1. Because it is unnecessary to our resolution of the appeal, we express no opinion as to whether the widow properly transferred her contest of the unexecuted will from the probate court to the circuit court. See, e.g., Marshall v. Vreeland, 571 So.2d 1037 (Ala.1990) (recognizing that a contestant to a will must seek a transfer from the probate court in his or her initial pleading, i.e., in the pleading in which he or she asserts a contest of the will).
2. The record does not contain a copy of the November 2003 will.
3. The petition filed by Seals–Robinson bore the same case number previously assigned by the probate court to the will contest of the unexecuted will.
4. We further note that Seals–Robinson failed to “annex” a copy of the November 2003 will to her petition to remove the estate administration to the circuit court, as required by § 12–11–41.
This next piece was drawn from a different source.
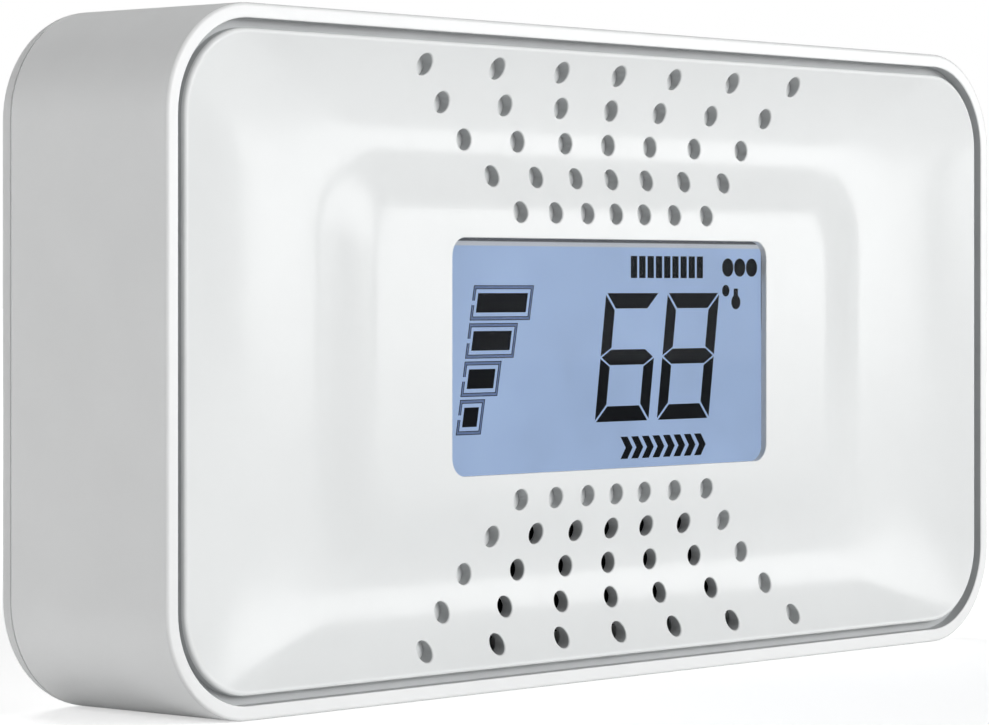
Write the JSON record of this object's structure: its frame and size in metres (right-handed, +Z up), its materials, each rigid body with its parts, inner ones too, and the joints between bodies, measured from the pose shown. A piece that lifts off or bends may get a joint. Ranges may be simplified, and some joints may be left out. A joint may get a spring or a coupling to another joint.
{
  "type": "carbon monoxide detector",
  "caption": "Slim rectangular table-top and wall carbon monoxide detector: framed dished front panel, vents, digital display, top test button, rear keyholes.",
  "frame": {"origin": "middle of the flat bottom that the detector stands on", "axes": "+Z up, the display faces -Y, +X to the right as seen from the front"},
  "size_m": [0.148, 0.0268, 0.075],
  "materials": {
    "case_white": "smooth moulded",
    "cover_white": "fine satin texture",
    "panel_white": "polished moulded",
    "window_clear": "clear",
    "polarizer_film": "clear film",
    "cell_glass": "clear",
    "segment_black": "matte",
    "segment_tint": "matte",
    "cell_blue": "lit blue",
    "reflector_film": "satin",
    "strip_rubber": "striped rubber",
    "light_guide": "frosted",
    "led_resin": "glossy",
    "frame_white": "matte",
    "board_green": "solder mask",
    "screw_steel": "zinc plated",
    "screen_black": "fine mesh",
    "foam_grey": "closed foam",
    "sensor_can": "satin",
    "sensor_cap": "matte",
    "gold_pin": "gold plated",
    "sounder_black": "matte",
    "sounder_brass": "satin",
    "ceramic_grey": "matte",
    "contact_metal": "plated",
    "cell_sleeve": "shrink sleeve",
    "cradle_grey": "matte",
    "nickel_strip": "nickel",
    "button_white": "satin",
    "spring_steel": "bright",
    "switch_black": "matte",
    "plunger_ivory": "matte",
    "slider_grey": "satin",
    "switch_steel": "folded sheet",
    "chip_black": "matte",
    "tinned_metal": "tinned",
    "capacitor_sleeve": "shrink sleeve",
    "coil_ferrite": "matte",
    "bead_brown": "dipped",
    "label_silver": "blank film"
  },
  "bodies": {
    "case": {"housing": "case_white", "rear_cover": "cover_white", "front_panel": "panel_white", "display_window": "window_clear", "display_polarizer": "polarizer_film", "display_front_glass": "cell_glass", "display_segments": "segment_black", "display_bar_frames": "segment_tint", "display_rear_glass": "cell_blue", "display_reflector": "reflector_film", "display_contact_strips": "strip_rubber", "backlight_guide": "light_guide", "backlight_leds": "led_resin", "display_frame": "frame_white", "circuit_board": "board_green", "board_screws": "screw_steel", "vent_dust_screen": "screen_black", "gas_duct_gasket": "foam_grey", "co_sensor_body": "sensor_can", "co_sensor_cap": "sensor_cap", "co_sensor_pins": "gold_pin", "sounder_shell": "sounder_black", "sounder_disc": "sounder_brass", "sounder_ceramic": "ceramic_grey", "sounder_contacts": "contact_metal", "sounder_lid": "sounder_black", "battery_cell": "cell_sleeve", "battery_cradle": "cradle_grey", "cradle_screws": "screw_steel", "battery_tab_positive": "nickel_strip", "battery_tab_negative": "nickel_strip", "button_spring": "spring_steel", "test_switch_body": "switch_black", "slide_switch_body": "switch_steel", "microcontroller": "chip_black", "microcontroller_leads": "tinned_metal", "storage_capacitors": "capacitor_sleeve", "step_up_coil": "coil_ferrite", "temperature_sensor": "bead_brown", "chip_resistors": "chip_black", "cover_screws": "screw_steel", "rating_label": "label_silver"},
    "test_button": {"test_button": "button_white"},
    "switch_plunger": {"test_switch_plunger": "plunger_ivory"},
    "activation_slider": {"activation_slider": "slider_grey"},
    "switch_lever": {"slide_switch_lever": "switch_black"}
  },
  "joints": [
    {"name": "test_button_press", "type": "slide", "parent": "case", "child": "test_button", "axis": [0, 0, -1], "range_m": [0, 0.001], "stiffness_N_per_m": 1500, "springref_m": -0.0005, "deforming": ["button_spring"]},
    {"name": "switch_plunger_press", "type": "slide", "parent": "case", "child": "switch_plunger", "axis": [0, 0, -1], "range_m": [0, 0.001]},
    {"name": "activation_slide", "type": "slide", "parent": "case", "child": "activation_slider", "axis": [1, 0, 0], "range_m": [0, 0.004]},
    {"name": "switch_lever_slide", "type": "slide", "parent": "case", "child": "switch_lever", "axis": [1, 0, 0], "range_m": [0, 0.004]}
  ],
  "couplings": [
    {"joint": "switch_plunger_press", "follows": "test_button_press", "ratio": 1},
    {"joint": "switch_lever_slide", "follows": "activation_slide", "ratio": 1}
  ]
}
5. We also conclude that the record fails to establish that the circuit court acquired subject-matter jurisdiction pursuant to Ala.Code 1975, § 43–8–190, § 43–8–198, or § 43–8–199, which address an interested party's right to contest a will and the methods by which a circuit court acquires subject-matter jurisdiction of a will contest. See, e.g., Boshell v. Lay, 596 So.2d 581, 583 (Ala.1992) (recognizing that a will may be contested in Alabama in only two ways: “(1) before probate, a contest may be instituted in the probate court pursuant to Ala.Code 1975, § 43–8–190; or (2) after probate and within six months thereof, a contest may be instituted by filing a complaint in the circuit court of the county in which the will was probated, pursuant to Ala.Code 1975, § 43–8–199,” and recognizing that, in both methods, the will must have been offered to probate).
THOMPSON, P.J., and PITTMAN, THOMAS, and DONALDSON, JJ., concur.